Recommend me some books on Christian mysticism, I'm almost done with The Desert Fathers and I don't know where to go from here. I also don't really want hermetic or occulty things, but if you feel the need you may recommend them.

>> No.15170626

The Interior Castle - St Teresa of Ávila

>> No.15170636

>>15170621
Have you picked up The Essential Writings of Christian Mysticism? It's like a buffet of samples from the most ancient up through Simone Weil and others

>> No.15170650

The Practice of the Presence of God by Brother Lawrence is a personal favorite. Not occulty in the least.

>> No.15170726

Taking advantage of this thread to ask recommendations on Divine, Ecstatic Love. Not sure if Porete would fit here, but any christian work on the topic of compassion toward all beings and Divine Love itself (in the same way Christ, by love, emptied himself to gather all creation in uncreated Divinity).

>>15170621
by the way, what did you think of it?

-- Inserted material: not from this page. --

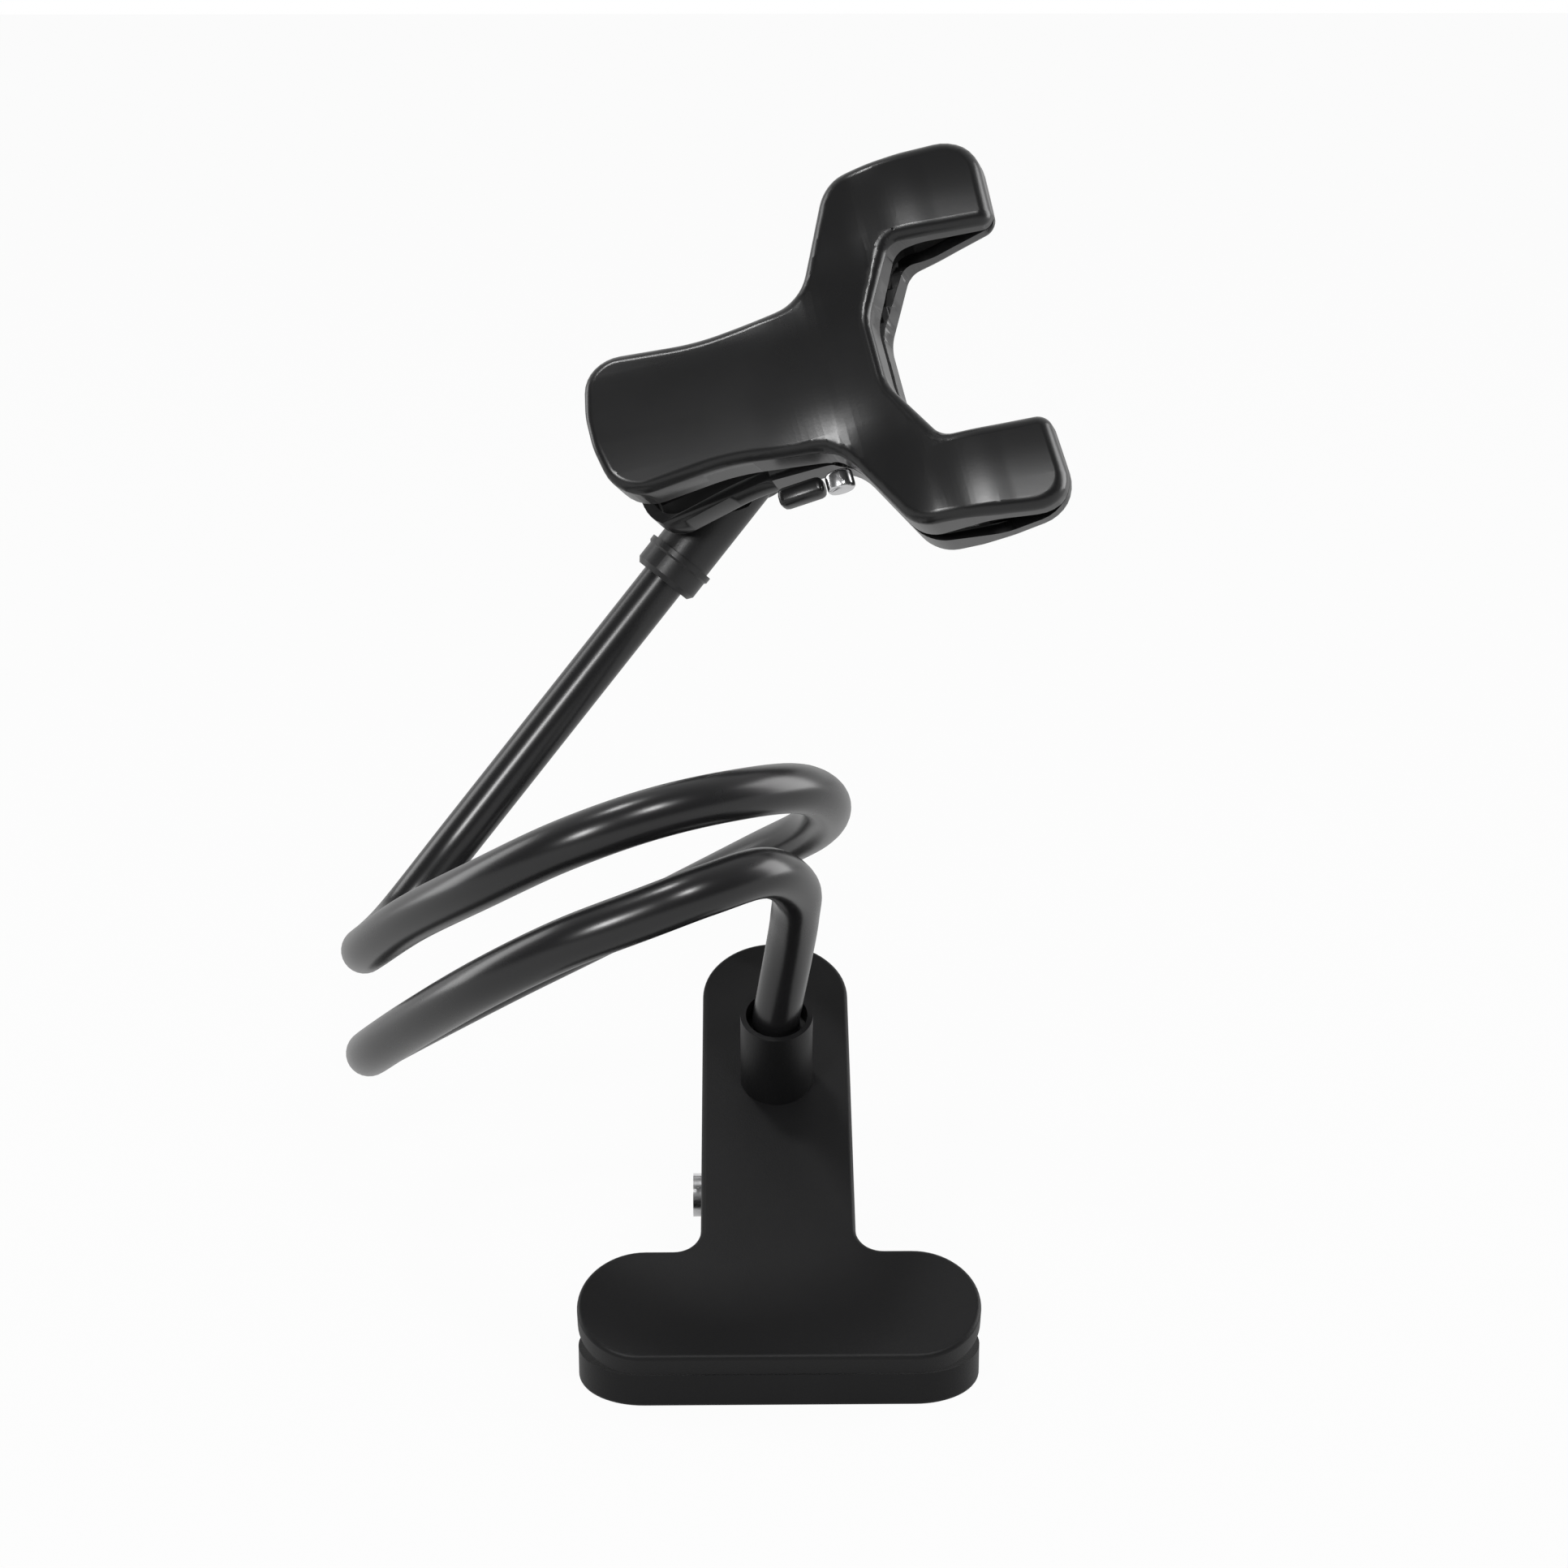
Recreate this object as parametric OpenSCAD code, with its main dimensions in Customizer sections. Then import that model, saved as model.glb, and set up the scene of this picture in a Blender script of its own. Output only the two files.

I plan to reading it soon.

>> No.15170790

>>15170726
Very good, a bunch of people in my parish were begging me to read it, and I must say that it shows me how pitiful my own asceticism is and how my lifestyle makes me incapable of interpreting and seeing the small interweavings of God within everything physical and ethereal.
I'm also going to say that even though I am not Catholic that the French film Under the Sun of Satan was a wonderful piece on Christian mysticism.

>> No.15170934

>>15170636
Is it good? I purchased it a while ago and I've been thinking of picking it up some time soon.

>> No.15171015

>>15170621
The Ladder of Divine Ascent
The Philokalia
The Works of Dionysius the Areopagite.
On The Cosmic Mystery of Jesus Christ
The Cloud of Unknowing

>> No.15172046

>>15170621
Read Simone Weil, she's truly a page-turner.

>> No.15172449

>>15170934
>Is it good?
>Simone Weil
i'm gonna go ahead and say "no".

>> No.15172467

>>15172046
>>15172449
>"her virtually wholesale rejection of the Old Testament and her overall distaste for the Judaism that was technically hers by birth"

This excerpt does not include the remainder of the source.